Wir stellen diese Beobachtung an den Anfang unserer Stellungnahme, da wir darauf hinweisen möchten, dass die durch die Energiekrise hervorgerufenen Schwierigkeiten aufgrund der Komplexität der Gesamtsituation das berühmte Fass zum Überlaufen bringen.

Wir sehen die dringende Notwendigkeit, die Künstlerschaft wie Kultureinrichtungen in dieser zugespitzten Lage zu unterstützen. Die Landesregierung NRW ist aufgerufen, passende Hilfsmaßnahmen noch in diesem Jahr auf den Weg zu bringen und mit ihren Entscheidungen (v.a. in Bezug auf soloselbständige Kulturschaffende) nicht auf die Entwicklungen im Bund zu warten.

Kultur erfüllt gerade in diesen Zeiten eine wichtige Aufgabe für den Zusammenhalt der Gesellschaft, für die Stabilität der Demokratie und für die Orientierung der Menschen in Phasen großer Unsicherheit. In diesem Sinne regen wir dazu an, die sich derzeit überlagernden Krisen ganzheitlich in den Blick zu nehmen.

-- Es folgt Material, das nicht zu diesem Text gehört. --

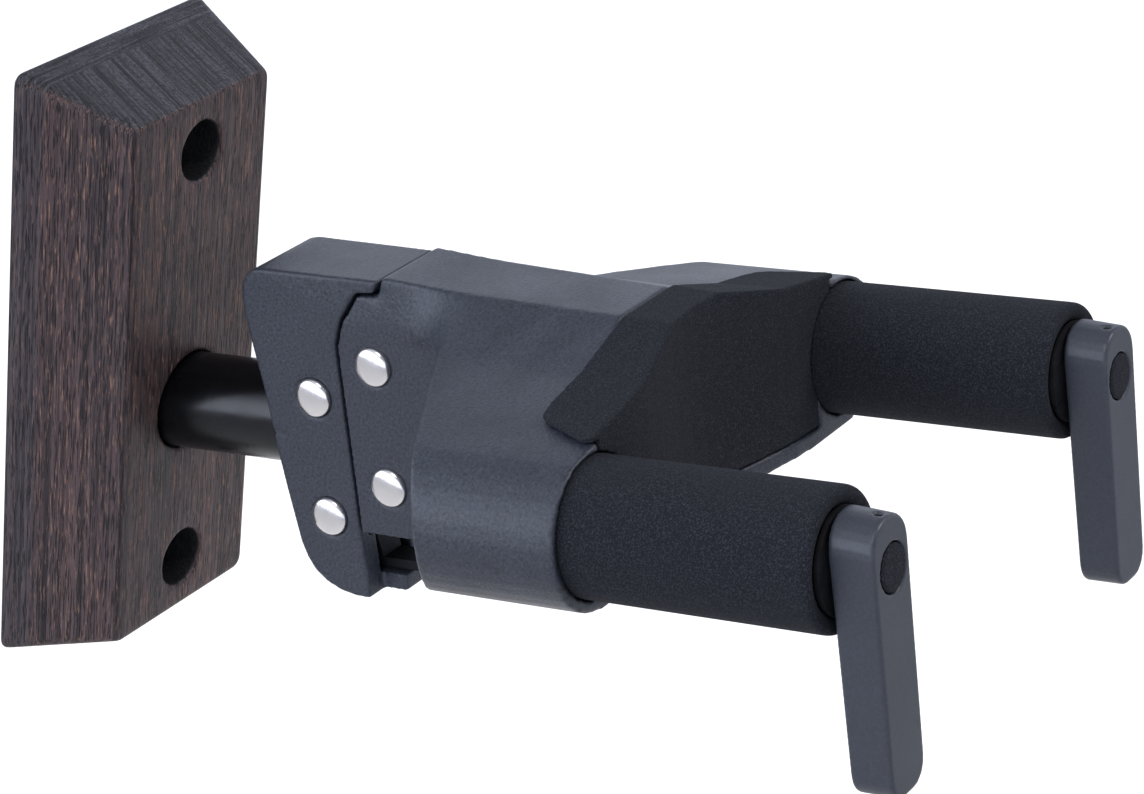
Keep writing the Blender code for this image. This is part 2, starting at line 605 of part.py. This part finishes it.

Unsere folgenden Empfehlungen konzentrieren wir unter Berücksichtigung des Anhörungs-Themas dennoch auf die Energie:

Die Folgen der Energiekrise sind im Kulturbereich schon jetzt spürbar und werden sich in den folgenden Jahren weiter ausprägen: Steigende Energiekosten sollten nicht zur Reduzierung von Spielplänen, zum Ausfall von Honoraren und dem Wegfall anderer Verdienstmöglichkeiten führen. Einrichtungen und selbstständige Kulturschaffende werden gleichermaßen unter den daraus resultierenden Einbußen leiden. Auch zeichnet sich ab, dass Proben- und Atelierräume sowie Orte der Kulturellen Bildung nicht wie gewohnt weiterbetrieben werden können, viele Künstler:innen allein aus diesem Grund in ihrer Berufsausübung behindert werden.
In Analogie zur Corona-Krise ist auch in diesem Zusammenhang eine weitere Verschlechterung der sozialen Absicherung der Künstler:innen wie den Freischaffenden oder Teilzeit-Beschäftigten in den Kulturbetrieben zu erwarten.

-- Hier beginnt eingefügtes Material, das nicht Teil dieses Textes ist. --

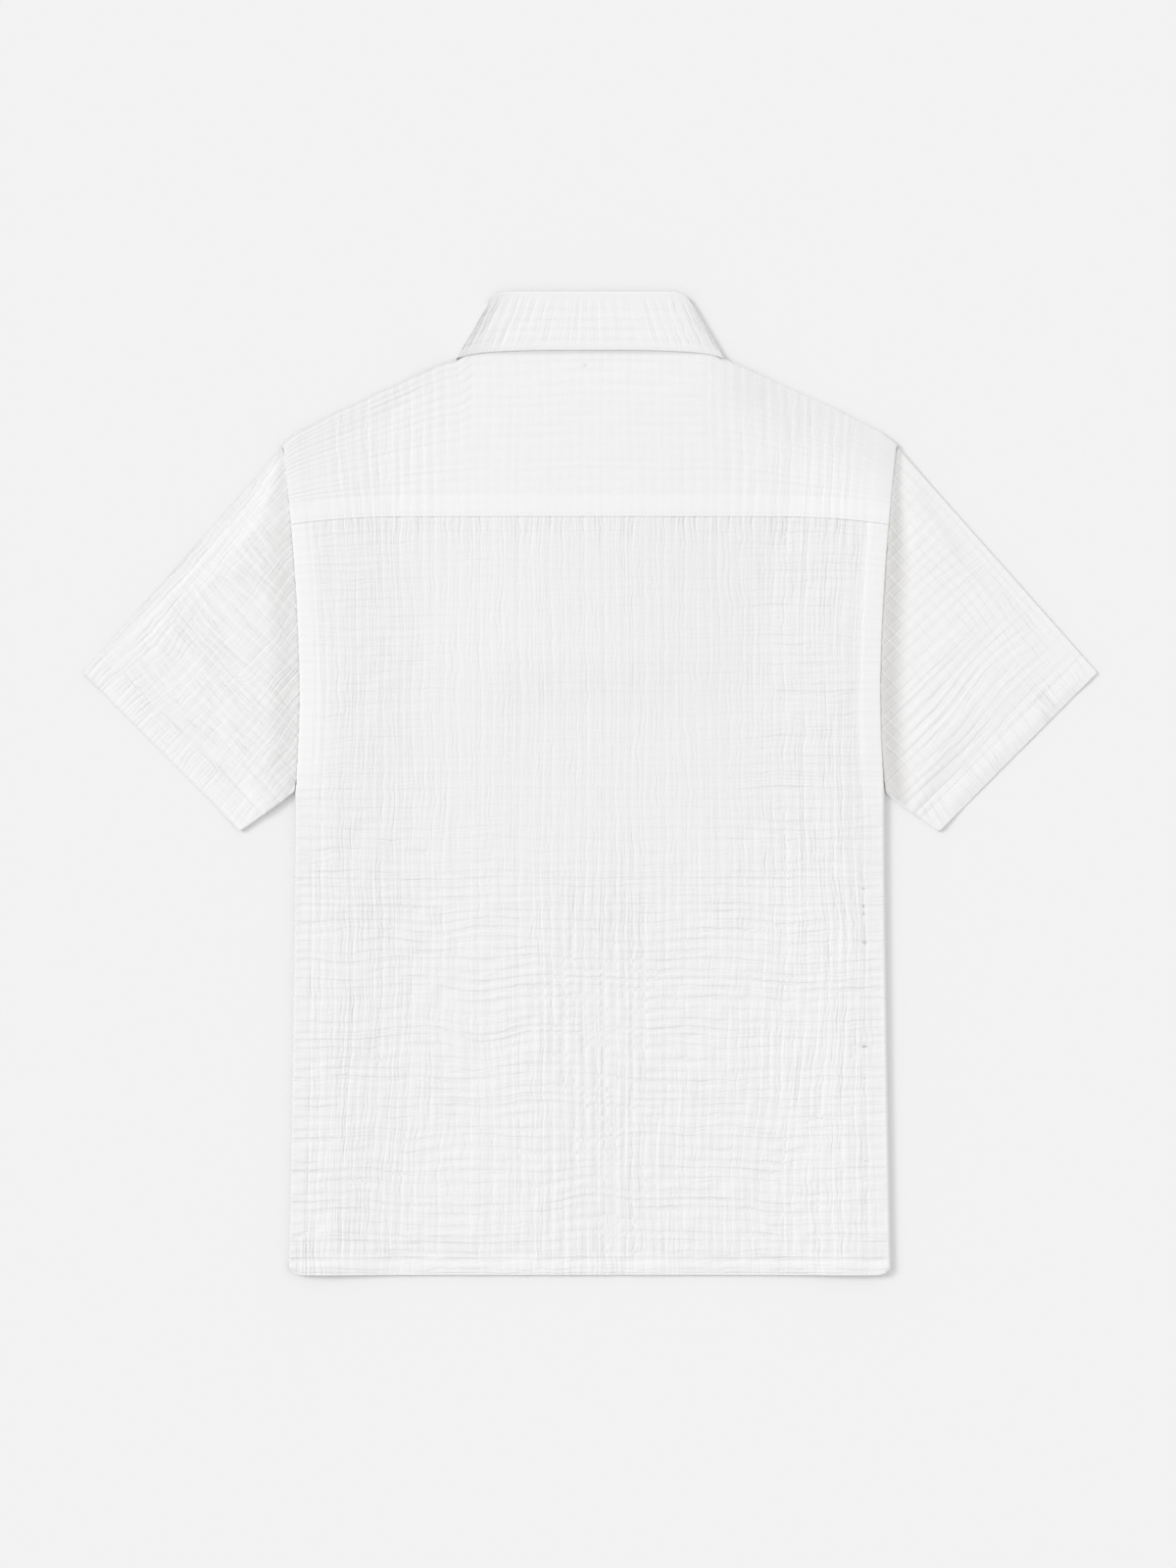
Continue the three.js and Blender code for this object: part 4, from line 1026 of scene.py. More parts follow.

Der Bund hat die grundsätzliche Problematik erkannt. Staatsministerin Roth betonte in ihrer gemeinsamen Erklärung mit den Kulturminister:innen der Länder: „Gerade in Zeiten krisenhafter Erschütterungen leisten Kultureinrichtungen sowie Kulturakteurinnen und -akteure einen unverzichtbaren Beitrag zu gesellschaftlicher Selbstverständigung.“ Bundesfinanzminister Lindner stellte Anfang November den Betrag von einer Milliarde Euro über den Wirtschaftsstabilisierungsfonds für Kultureinrichtungen zur Verfügung. Wir werten die Zuteilung des Sondervolumens als Zeichen dafür, dass dem besonderen Stellenwert der Kultur Rechnung getragen wurde. Auch NRW-Ministerin Brandes sicherte bereits Mittel zur investiven Ertüchtigung der Infrastruktur der freien Spielstätten zu (Vorlage 18/468). Der Kulturrat NRW begrüßt diese Beschlüsse ausdrücklich.
Offen ist dabei allerdings noch (Stand 17.11.22), wie Ausgestaltung und Verteilung der Hilfen im Detail erfolgen werden. Wir erwarten vom Bund eine Festlegung der Kriterien noch im laufenden Jahr.

Künstler:innenhilfen:

Fest steht bereits, dass Einzelkünstler:innen im Bundesprogramm nicht berücksichtigt werden, hier also ein klares Defizit besteht. Soloselbständige Künstler:innen sind ausdrücklich keine unmittelbaren Nutznießer des Bundes-Programms. Wie die Länder diese deutliche Lücke schließen können, ist eine nun dringende Frage. Um diesem Missstand zu begegnen, bieten sich aus Sicht des Kulturrats NRW zwei Wege zur Entlastung der Künstler:innen und Kulturschaffenden an:

1.
Als erstes regt der Kulturrat NRW an, gestiegene Energiekosten von soloselbständigen Künstler:innen aufzufangen, die im direkten Zusammenhang mit künstlerischer Arbeit anfallen. Wir weisen mit Dringlichkeit darauf hin, dass für viele die Strom- und Gasrechnungen einen Stopp der künstlerischen Arbeit bedeuten werden. Das schließt sie nicht nur von Honoraren, sondern auch von Erlösen durch Verkauf, Streaming, Lizensierung und mehr aus.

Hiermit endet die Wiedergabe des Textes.